Growing wealth

2008-07-31 00:00

THE speakers at the Omnia Farmers’ Day that was held recently at the Royal Agricultural Showgrounds in Pietermaritzburg, offered far more than a discussion on the technical aspects of no-till farming. President of the American Confederation of Organisations for Sustainable Agriculture Roberto Peiretti gave some interesting facts about the need for changes in our agriculture if we are to feed the world and equally fascinating were the points raised by the political and trend economist J. P. Landman on the “post-Mbeki era”.

Peiretti emphasised that we have a limited area on this Earth from which we have to produce enough to survive. Conventional plough-based agriculture has been used for thousands of years and this ongoing ploughing of the soil has resulted in huge erosion. “There has to be a new system of soil preparation” he said.

For 10 000 years agricultural production has kept up with the demand for food. In the fifties there were three billion people on Earth with 800 million starving and now there are six billion still with 800 million starving, In a way, I suppose this is some form of achievement because in the fifties 24% of people were starving and now it is only 12%.

Peiretti stated that soil tillage is the number one factor responsible for soil degradation. I liked that because it means that we should not blame cattle for soil degradation but the irresponsible use of the plough. A great point for us cattlemen.

He said we have to maintain carbon in the soil. And I am sure that was not to appease those who believe in carbon emissions creating global warming but because our soils need as much carbon as possible to be healthy and produce abundant crops.

The demand for biofuels — or fuels produced from crops — is increasing rapidly. In the United States 35% of its maize crop is going into ethanol. Meanwhile global food demand is likely to double in the next 20 to 30 years. Therefore, we have to increase agricultural production and at the same time conserve the soil. It must be appreciated that only 10% of our food comes from the oceans and the other 90% has to be produced on the land.

Increased food production can be achieved through expanding the production area but this will only account for 20% of our needs and the rest will have to come from improved productivity. Peiretti says that we have to “look to science and not ideologies” to achieve this. The new scientific farming model will include no-till farming.

My friend and colleague at The Witness, Derek Alberts, has already reported on J. P. Landman’s presentation (The Witness, July 27) but I believe it is worth expanding a bit further on this talk. Landman referred to a situation of huge global turbulence and in South Africa this is food, fuel and Eskom. No wonder Alberts wrote more in his article about the style of this presentation rather than the content.

Landman explained that the success of South Africa will depend on two things. The country must get richer and at the same time develop a huge quantity of “social capital”. Getting richer means that the whole of society must get wealthier. What social capital did we have in the past?
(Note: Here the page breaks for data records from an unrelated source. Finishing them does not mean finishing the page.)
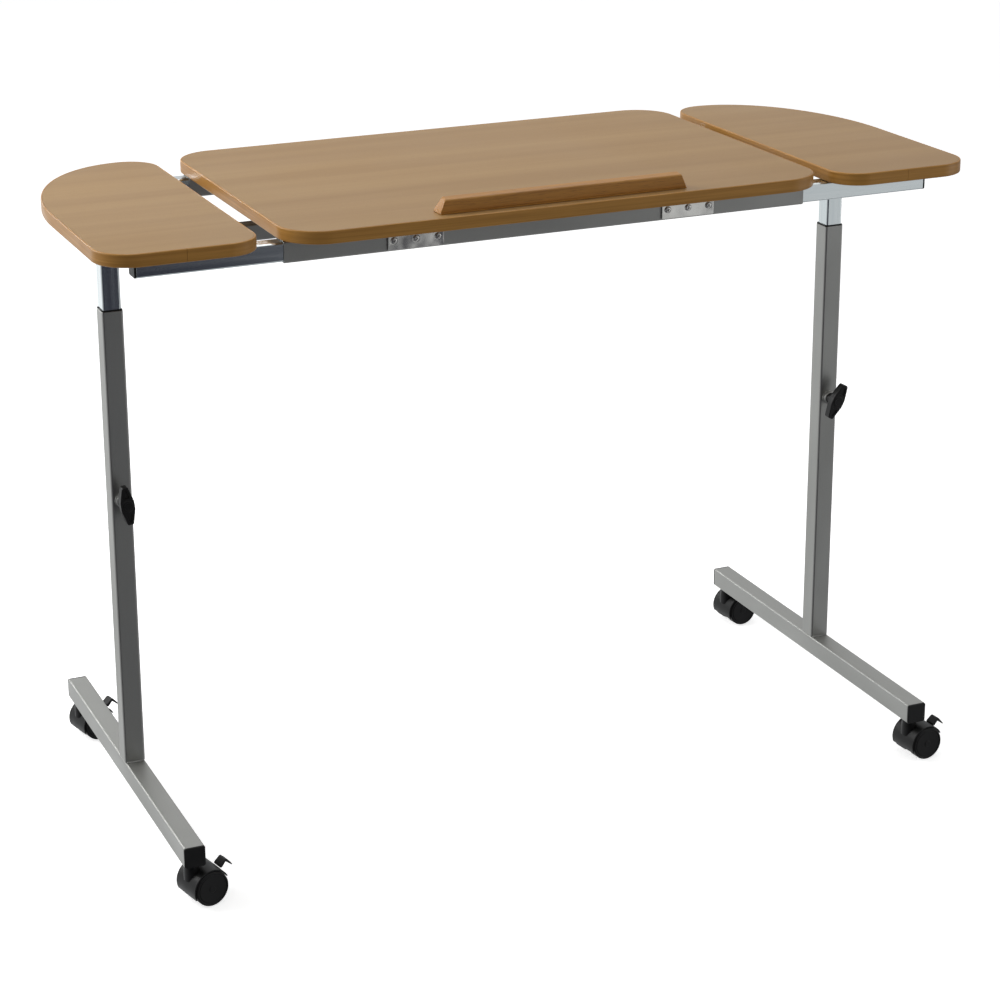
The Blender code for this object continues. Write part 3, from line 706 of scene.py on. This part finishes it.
def build_hinge(side):
    """Butt hinge: stamped leaves, rolled knuckles, a pin with eased ends, and pan-head screws."""
    low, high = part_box(side + "_hinge_frame_leaf")
    x = (low.x + high.x) / 2
    length = high.x - low.x
    axis_z = high.z - BARREL
    axis_y = low.y + BARREL
    face_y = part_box("front_rail")[0].y - GAP
    bottom = low.z
    leaf_top = axis_z - BARREL - 0.0004
    knuckle = length / 3
    outline = [(-length / 2, bottom), (length / 2, bottom), (length / 2, axis_z), (knuckle / 2 + GAP, axis_z),
               (knuckle / 2 + GAP, leaf_top), (-knuckle / 2 - GAP, leaf_top), (-knuckle / 2 - GAP, axis_z),
               (-length / 2, axis_z)]
    plate = slab(rounded_path(outline, 0.0016, 6), 0, LEAF, 0.00025, 3)
    moved(plate, turn=TO_USER)
    screw_z = (bottom + leaf_top) / 2 + 0.0002
    screw_x = [-length * 0.395, 0.0, length * 0.395]
    holes = []
    for sx in screw_x:
        sink = [(0.0026, -0.001), (0.0026, LEAF - 0.0012), (0.0049, LEAF + 0.0001), (0.0052, LEAF + 0.001)]
        hole = lathe(sink, 32)
        holes.append(moved(hole, (sx, 0, screw_z), TO_USER))
    plate = boolean(plate, holes, "DIFFERENCE")
    moved(plate, (x, face_y, 0))
    rolls = []
    for k in (-1, 1):
        rolls.append(knuckle_mesh(knuckle, (x + k * knuckle, axis_y, axis_z)))
    pin = rod([(x - length / 2 - 0.0002, axis_y, axis_z), (x + length / 2 + 0.0002, axis_y, axis_z)], PIN, 16)
    piece(side + "_hinge_front_leaf", joined(plate, *rolls, pin), STEEL, "centre_frame",
          replaces=side + "_hinge_frame_leaf")
    screws(side + "_hinge_front_screws", [(x + sx, face_y - LEAF + 0.0006, screw_z) for sx in screw_x],
           TO_USER, "centre_frame")

    low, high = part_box(side + "_hinge_tray_leaf")
    top = high.z
    edge_y = axis_y + 0.0028
    outline = [(-length / 2, edge_y), (-knuckle / 2 + GAP, edge_y), (-knuckle / 2 + GAP, axis_y),
               (knuckle / 2 - GAP, axis_y), (knuckle / 2 - GAP, edge_y), (length / 2, edge_y),
               (length / 2, high.y), (-length / 2, high.y)]
    plate = moved(slab(rounded_path(outline, 0.0016, 6), top - LEAF, top, 0.00025, 3), (x, 0, 0))
    roll = knuckle_mesh(knuckle - 2 * GAP, (x, axis_y, axis_z))
    piece(side + "_hinge_under_leaf", joined(plate, roll), STEEL, "tray", replaces=side + "_hinge_tray_leaf")


def knuckle_mesh(length, place):
    half, rim = length / 2 - 0.0001, 0.0003
    profile = [(BARREL * 0.5, -half), (BARREL - rim, -half), (BARREL, -half + rim), (BARREL, half - rim),
               (BARREL - rim, half), (BARREL * 0.5, half)]
    return moved(lathe(profile, 32), place, ALONG_X)


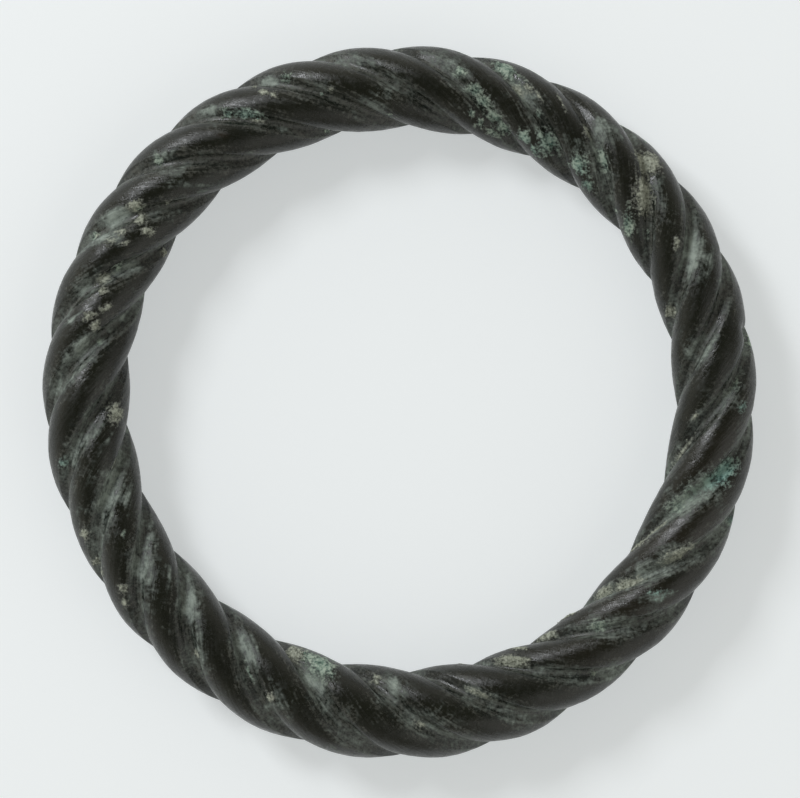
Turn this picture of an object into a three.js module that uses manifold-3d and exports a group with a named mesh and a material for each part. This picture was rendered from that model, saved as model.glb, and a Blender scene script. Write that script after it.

From 1980 to 1993 we had an annual economic growth rate of 0,7%. Under Mandela this growth was 2,5%, under Mbeki (first term) three percent, from 2004 to 2007 it was five percent and in 2008 will be around three percent. After Mbeki it may only be three percent but that is still far better than 0,7%. Landman emphasises that our present economic growth is greater than our population growth.

What about this thing called “social capital”? Landman defines it as “having a common good, cohesion, serving society, trust, values and reciprocity.” His test for the social capital is “when you walk in town how many of the people around you do you trust?” But he believes the basis of social capital is really reciprocity.

He likes to refer to the employment rate rather than the unemployment rate. In 1995, 39% of working-age people were employed in South Africa and in 2007, 66% were employed. This compares with figures from India of 41%, Brazil of 64%, Turkey 43% and Kenya 37%. So we seem to be doing pretty well in South Africa.

Our economic growth is doing well but Landman re-emphasised that we will have to recreate social capital if we want to avoid reaching the “tipping point” in the post-Mbeki era.

It is obviously very difficult for farmers to accept fully such positive information as Landman gives when their farming livelihoods appear to be in constant jeopardy.